AIM OF THE EXERCISE —
Take all the material and copy it exactly.

INFORMATION SHOWN —

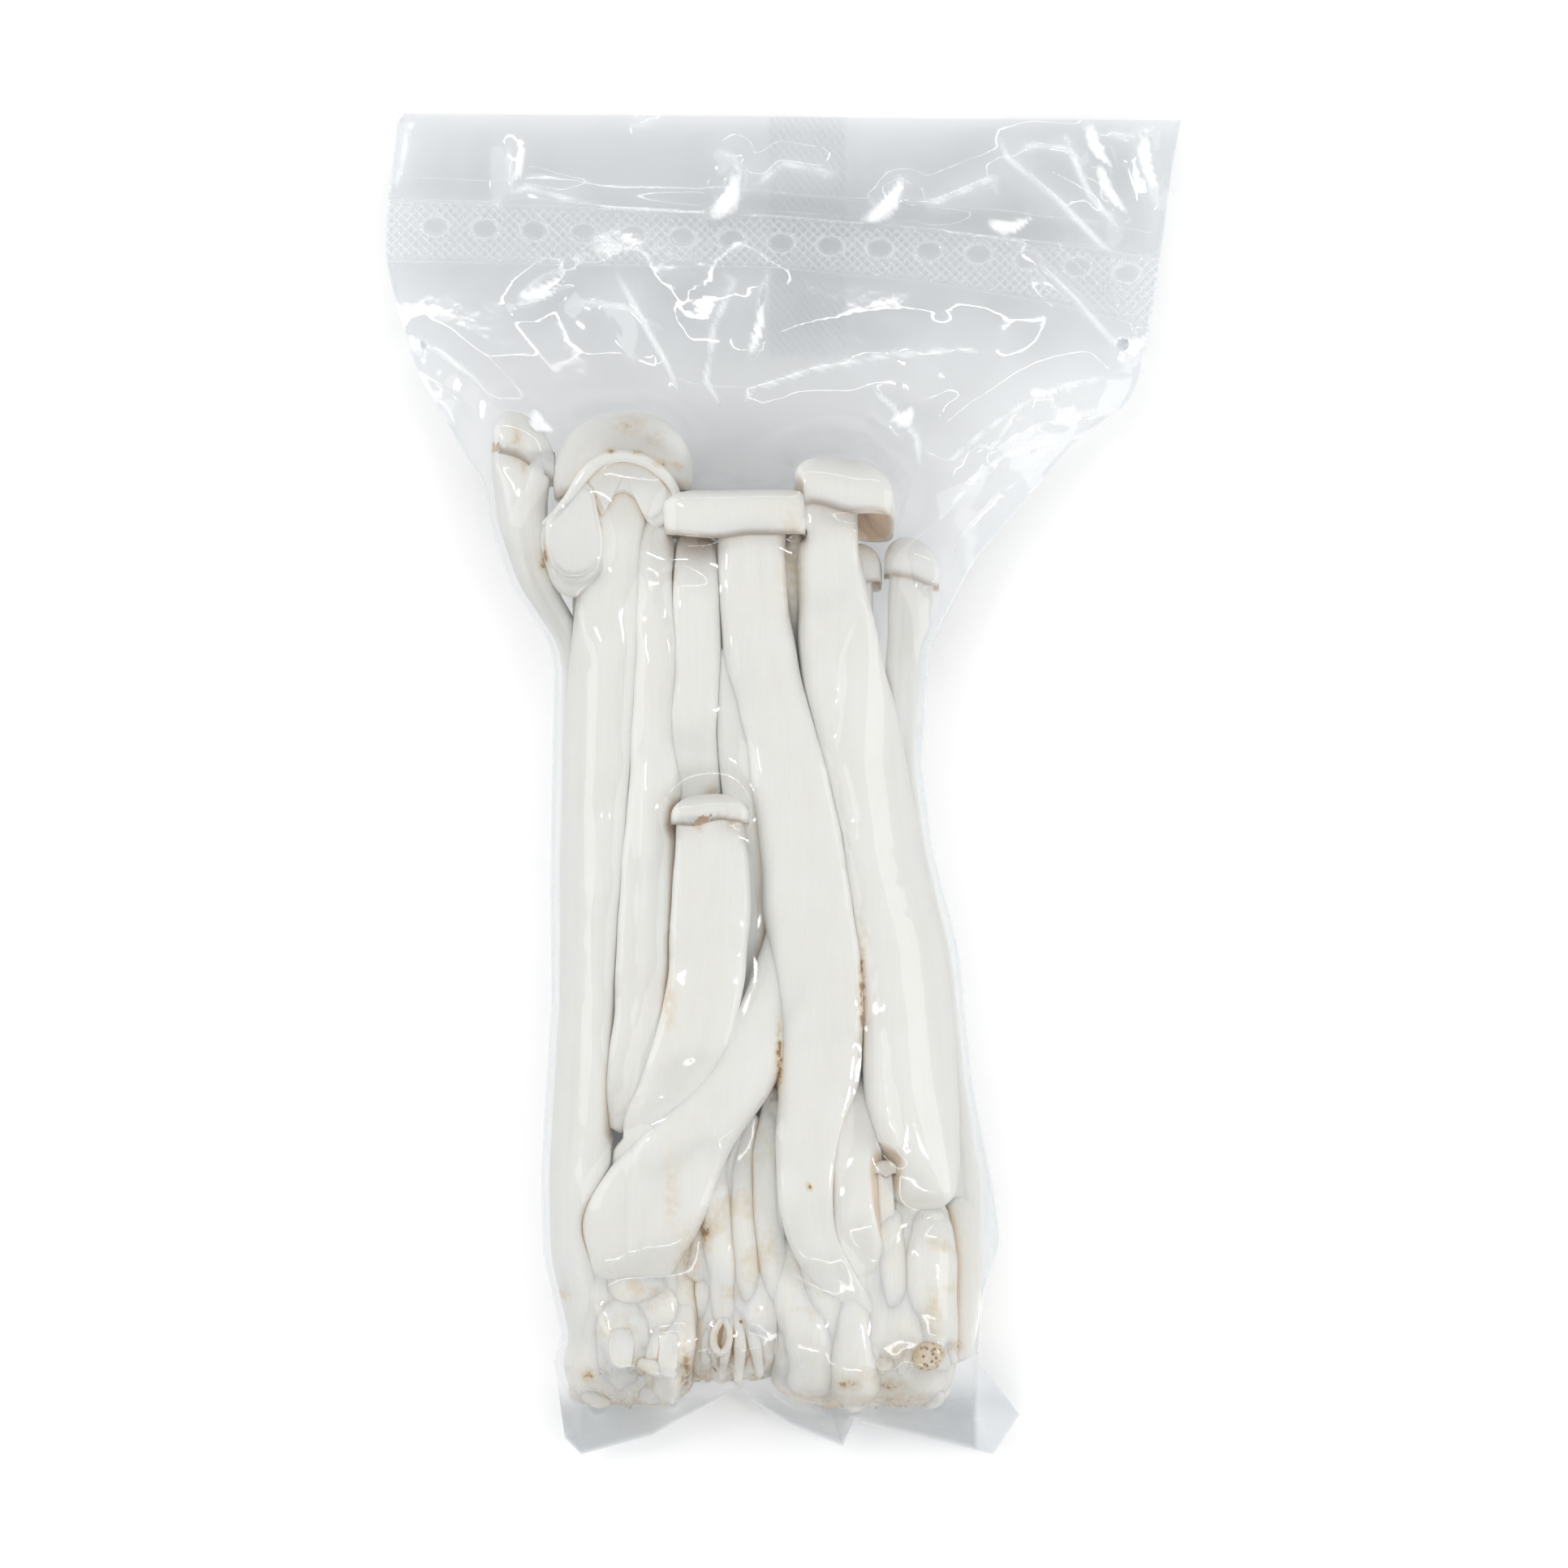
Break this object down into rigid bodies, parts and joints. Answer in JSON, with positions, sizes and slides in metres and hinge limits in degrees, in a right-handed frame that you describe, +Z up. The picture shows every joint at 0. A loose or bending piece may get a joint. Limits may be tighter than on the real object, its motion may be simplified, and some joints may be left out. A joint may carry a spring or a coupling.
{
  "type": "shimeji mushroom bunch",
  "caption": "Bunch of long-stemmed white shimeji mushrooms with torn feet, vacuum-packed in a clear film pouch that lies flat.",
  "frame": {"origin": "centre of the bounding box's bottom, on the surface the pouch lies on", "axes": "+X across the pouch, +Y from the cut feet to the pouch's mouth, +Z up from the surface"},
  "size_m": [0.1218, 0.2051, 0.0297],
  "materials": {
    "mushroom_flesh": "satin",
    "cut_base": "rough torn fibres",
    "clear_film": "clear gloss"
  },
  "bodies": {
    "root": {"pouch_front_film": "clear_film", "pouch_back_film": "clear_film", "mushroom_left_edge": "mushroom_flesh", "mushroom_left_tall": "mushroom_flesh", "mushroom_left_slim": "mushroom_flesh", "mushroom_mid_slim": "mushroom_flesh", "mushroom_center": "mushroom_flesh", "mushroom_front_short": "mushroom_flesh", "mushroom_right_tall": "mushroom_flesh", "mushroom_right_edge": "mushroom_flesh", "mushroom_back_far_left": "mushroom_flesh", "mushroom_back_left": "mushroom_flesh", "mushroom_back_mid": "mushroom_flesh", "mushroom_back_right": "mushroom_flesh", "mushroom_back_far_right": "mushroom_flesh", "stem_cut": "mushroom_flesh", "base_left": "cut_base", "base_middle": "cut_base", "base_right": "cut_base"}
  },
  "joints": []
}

EXERCISE RESPONSE —
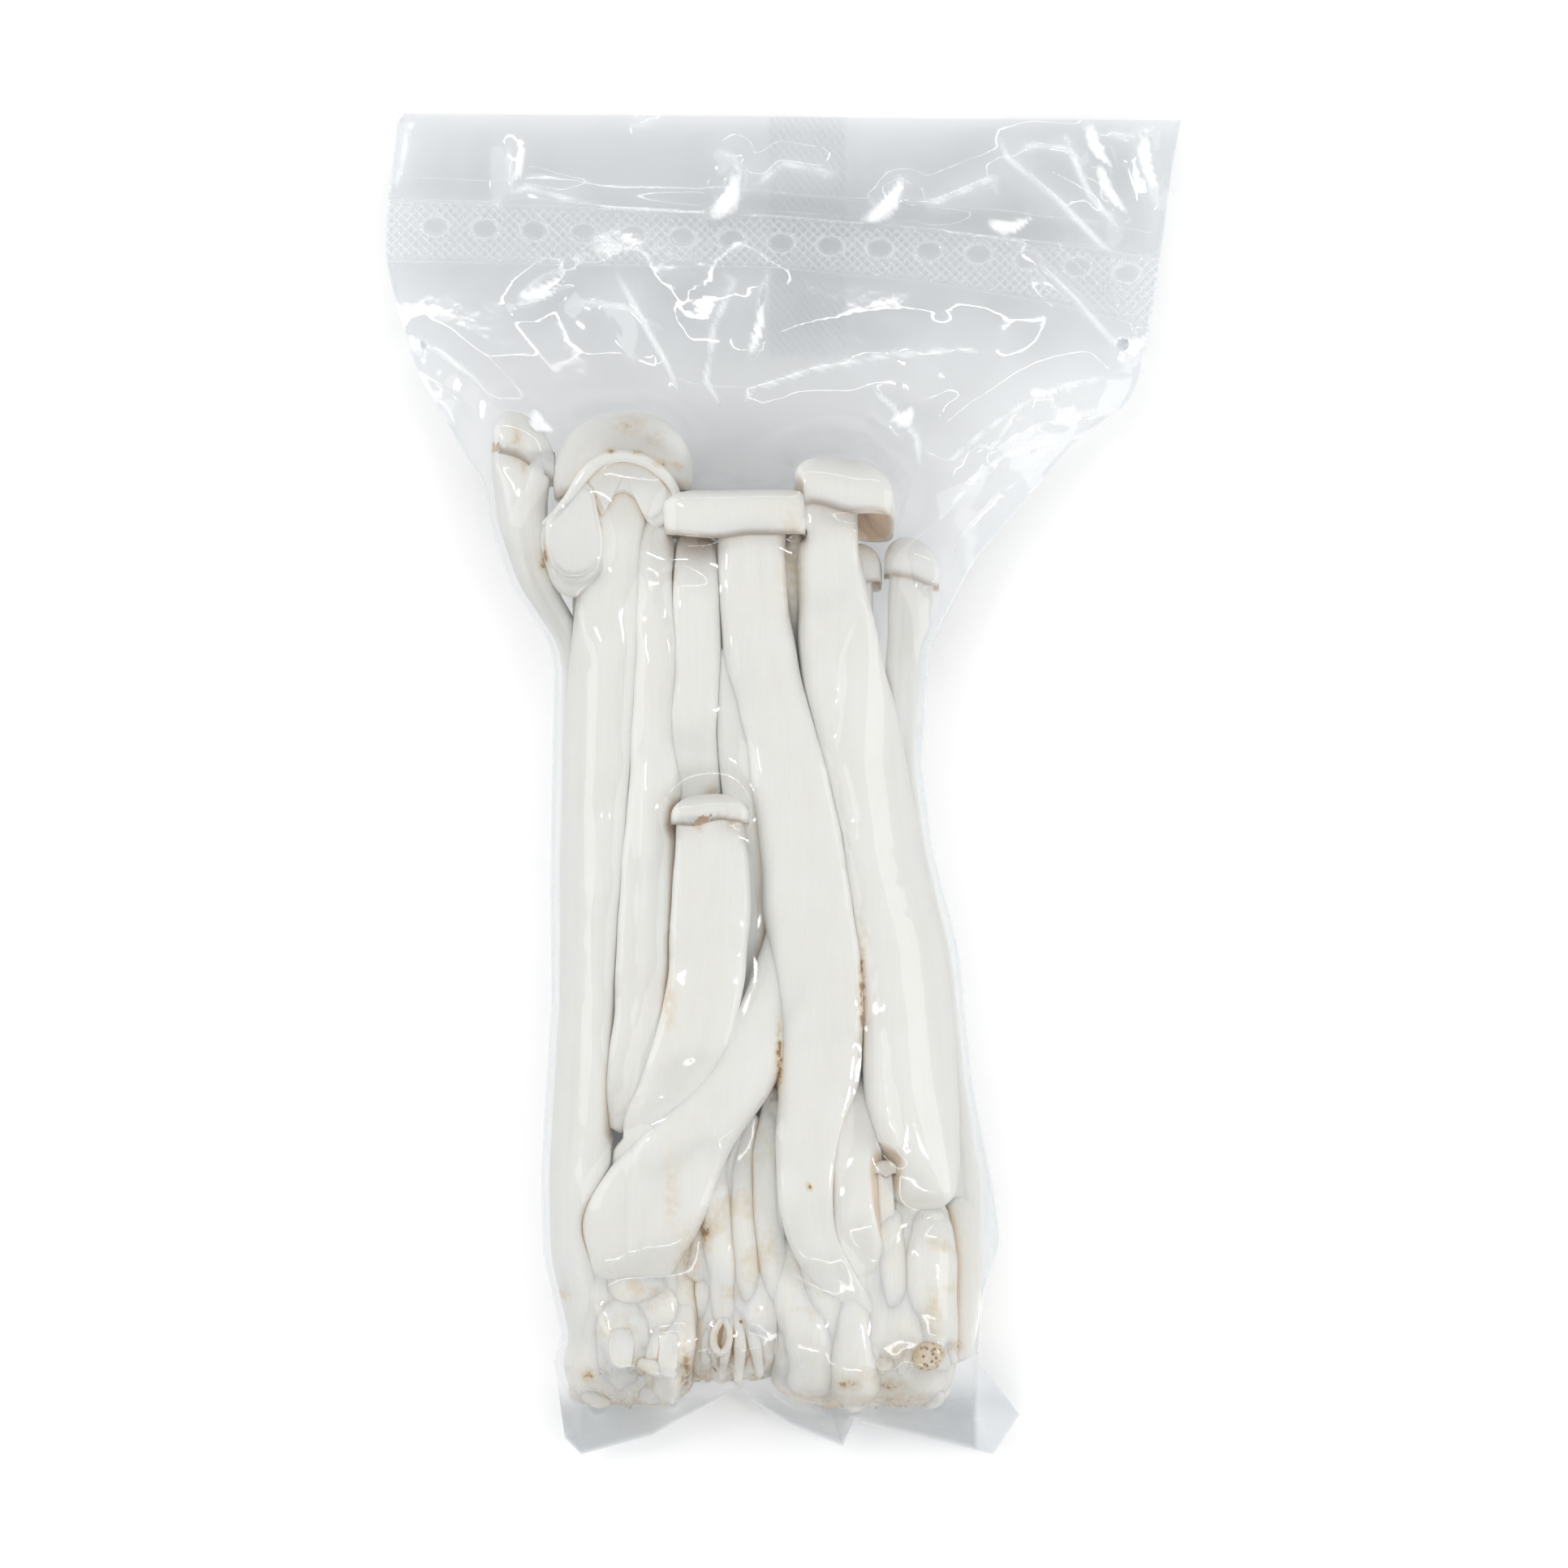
Break this object down into rigid bodies, parts and joints. Answer in JSON, with positions, sizes and slides in metres and hinge limits in degrees, in a right-handed frame that you describe, +Z up. The picture shows every joint at 0. A loose or bending piece may get a joint. Limits may be tighter than on the real object, its motion may be simplified, and some joints may be left out. A joint may carry a spring or a coupling.
{
  "type": "shimeji mushroom bunch",
  "caption": "Bunch of long-stemmed white shimeji mushrooms with torn feet, vacuum-packed in a clear film pouch that lies flat.",
  "frame": {"origin": "centre of the bounding box's bottom, on the surface the pouch lies on", "axes": "+X across the pouch, +Y from the cut feet to the pouch's mouth, +Z up from the surface"},
  "size_m": [0.1218, 0.2051, 0.0297],
  "materials": {
    "mushroom_flesh": "satin",
    "cut_base": "rough torn fibres",
    "clear_film": "clear gloss"
  },
  "bodies": {
    "root": {"pouch_front_film": "clear_film", "pouch_back_film": "clear_film", "mushroom_left_edge": "mushroom_flesh", "mushroom_left_tall": "mushroom_flesh", "mushroom_left_slim": "mushroom_flesh", "mushroom_mid_slim": "mushroom_flesh", "mushroom_center": "mushroom_flesh", "mushroom_front_short": "mushroom_flesh", "mushroom_right_tall": "mushroom_flesh", "mushroom_right_edge": "mushroom_flesh", "mushroom_back_far_left": "mushroom_flesh", "mushroom_back_left": "mushroom_flesh", "mushroom_back_mid": "mushroom_flesh", "mushroom_back_right": "mushroom_flesh", "mushroom_back_far_right": "mushroom_flesh", "stem_cut": "mushroom_flesh", "base_left": "cut_base", "base_middle": "cut_base", "base_right": "cut_base"}
  },
  "joints": []
}